Narkosearzt:Bewährungsstrafe wegen Tod eines Kindes

EIn Arzt verwendete entgegen der Vorschrift Narkosemittel mehrfach. Weil ein kleines Mädchen deswegen starb, bekam er zwei Jahre auf Bewährung.

Wegen eines tödlichen Kunstfehlers bei der Zahnbehandlung eines dreijährigen Mädchens hat das Landgericht Ellwangen am Mittwoch einen Narkose-Arzt zu zwei Jahren Haft auf Bewährung verurteilt.

Richter Hans-Joachim Neun sagte, der Angeklagte gegen die Regeln der ärztlichen Kunst verstoßen. Er habe entgegen den Vorschriften ein bereits einmal eingesetztes, mit Bakterien verschmutztes Narkosemittel verwendet.´

Das Gericht verurteilte den 54-jährigen Arzt wegen Körperverletzung mit Todesfolge und vorsätzlicher Körperverletzung. Als Bewährungsauflage verhängte es eine Geldbuße von 15.000 Euro. Das Geld muss der Mann an soziale Einrichtungen zahlen.

Damit folgte die Strafkammer weitgehend dem Antrag der Staatsanwaltschaft. Die Verteidigung hatte auf Freispruch plädiert.

Kleines Mädchen starb an Kreislaufzusammenbruch

Nach Auffassung des Gerichts hatte der heute 54 Jahre alte Anästhesist am 23. Oktober 2002 in der Praxis einer Zahnärztin eine bereits einmal verwendete Narkoselösung eingesetzt, obwohl dies nach der Herstelleranweisung nicht geschehen durfte.

Die kleine Sina-Mareen starb innerhalb von zwölf Stunden im Krankenhaus in Bad Mergentheim an einem Kreislaufzusammenbruch. Am selben Tag erkrankte ein weiterer Patient des Facharztes, ein 42-jähriger Mann, nach einer ambulanten Narkose. Er konnte gerettet werden.

Der Vorsitzende Richter Neun sagte, auf der Packung des Narkosemittels und auf der Flasche habe es deutliche Hinweise gegeben, dass man das Mittel nur einmal verwenden durfte. Man habe den Eindruck, dass der Mediziner das Schicksal geradezu herausgefordert habe.

Gedankenloses Handeln

Er habe aber außer Acht gelassen, dass es um das Schicksal von Patienten gegangen sei. Die Gratwanderung sei in vielen Fällen gut gegangen. Bei dem Mädchen habe das Ganze aber in einer Katastrophe geendet.
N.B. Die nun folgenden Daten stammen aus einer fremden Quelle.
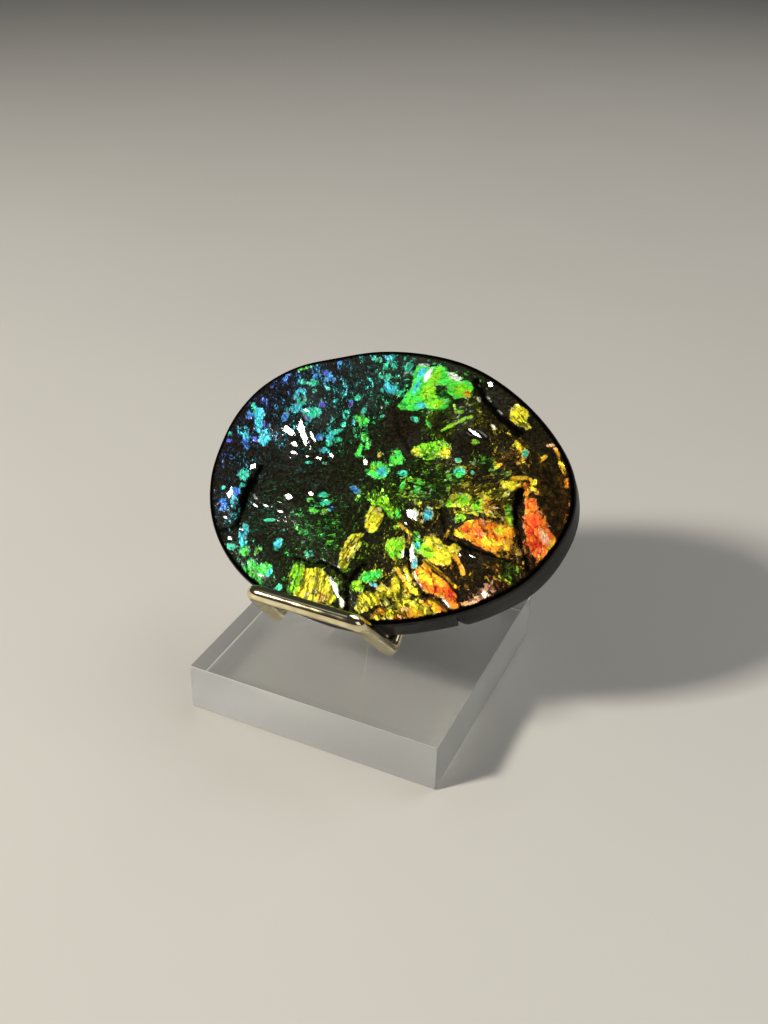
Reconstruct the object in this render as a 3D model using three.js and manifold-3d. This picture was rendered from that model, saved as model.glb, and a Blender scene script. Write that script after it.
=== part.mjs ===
// Ammolite display piece: a polished oval slab of ammolite leaning in a bent gilt wire cradle
// that is planted in a square block of clear acrylic.
// Millimetres, +Z up. Origin: centre of the block's underside; -Y is the front.

import * as THREE from 'three';
import { mergeVertices } from 'three/addons/utils/BufferGeometryUtils.js';
import Module from 'manifold-3d';

// ---------------------------------------------------------------- driving dimensions

const BLOCK_SIDE = 50; // square footprint
const BLOCK_HEIGHT = 9.7;
const BLOCK_CHAMFER = 0.4; // broken edges of the polished block
const SOCKET_RADIUS = 1.7; // drilled along the struts for the feet of the wire
const SOCKET_DEPTH = 4;

const WIRE_RADIUS = 1.4;
const WIRE_SIDES = 12;
const GAP = 0.3; // clearance between touching pieces
const LEAN = THREE.MathUtils.degToRad(50); // how far the stone leans back from upright
const LIP_CENTRE = new THREE.Vector3(-0.55, -24.7, 31); // middle of the bar in front of the stone
const LIP_LENGTH = 19.8; // corner to corner
const LEG_LENGTH = 16.6; // lip to elbow, under the stone
const BACK_SPAN = 22.9; // elbow to elbow: the legs splay a little
const FOOT_SPAN = 17; // foot to foot: the struts close in a little
const FOOT_Y = 20; // where the two struts come down
const LIP_BEND = 1.7; // bend radii of the wire's centre line
const ELBOW_BEND = 1.7;
const CROWN_BEND = 4;

const SLAB_THICKNESS = 7; // face plane to sawn back
const FACE_SETBACK = 7.9; // face plane behind the lip's centre line
const SLAB_CENTRE_X = 2.7; // slab centre from the lip's centre, along the lip
const SLAB_CENTRE_UP = 27.4; // slab centre from the lip's centre, up the slope
const CELLS = 42; // faces of the slab are a grid of CELLS x CELLS
const RIM_CELLS = 3;
const BEVEL_DROP = 0.3; // polished bevel round the face
const BEVEL_INSET = 0.3;
const BACK_ROUND = 0.5; // rounding of the back's edge
const UNDERCUT = 1.5; // the wall is ground away towards the back, low on the right
const FLARE = 0.3; // beside the undercut the wall swells out instead
const EDGE_FADE = 3; // the relief dies out over this width at the rim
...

Der Mediziner habe gedankenlos gehandelt, sagte Neun. Bereits in den 80er Jahren des vergangenen Jahrhunderts seien in den USA erste Fälle von Infektionen durch das Narkosemittel bekannt geworden, wenn es unsachgemäß angewendet worden sei. Jedoch sei offenbar eine Mehrfachverwendung von Narkosemittel durch die Ärzte nicht unüblich, sagte Neun.

Der Narkose-Arzt nahm das Urteil ohne sichtbare Regung auf. Er hatte seine Unschuld beteuert. Er räumte zwar eine mehrmalige Verwendung der Narkoselösung ein. Er habe aber den Gummipfropfen auf der Flasche desinfiziert, ehe er eine Spritze hinein gestochen habe.

Der Arzt hatte erklärt, es sei möglich, dass das Mädchen durch eine "Allergie oder Keime, die durch kaputte Zellen in den Blutkreislauf gekommen sind", gestorben sei. Schließlich sei der Kariesbefall bei der Dreijährigen immens gewesen.

Die Mutter des Mädchens sagte, das Urteil sei "nicht wirklich eine Strafe" für den Arzt. Ihre Tochter sei tot. Sie werde den Schuldspruch akzeptieren.

Welche Folgen das Urteil für die Zulassung des Mediziners hat, war zunächst unklar.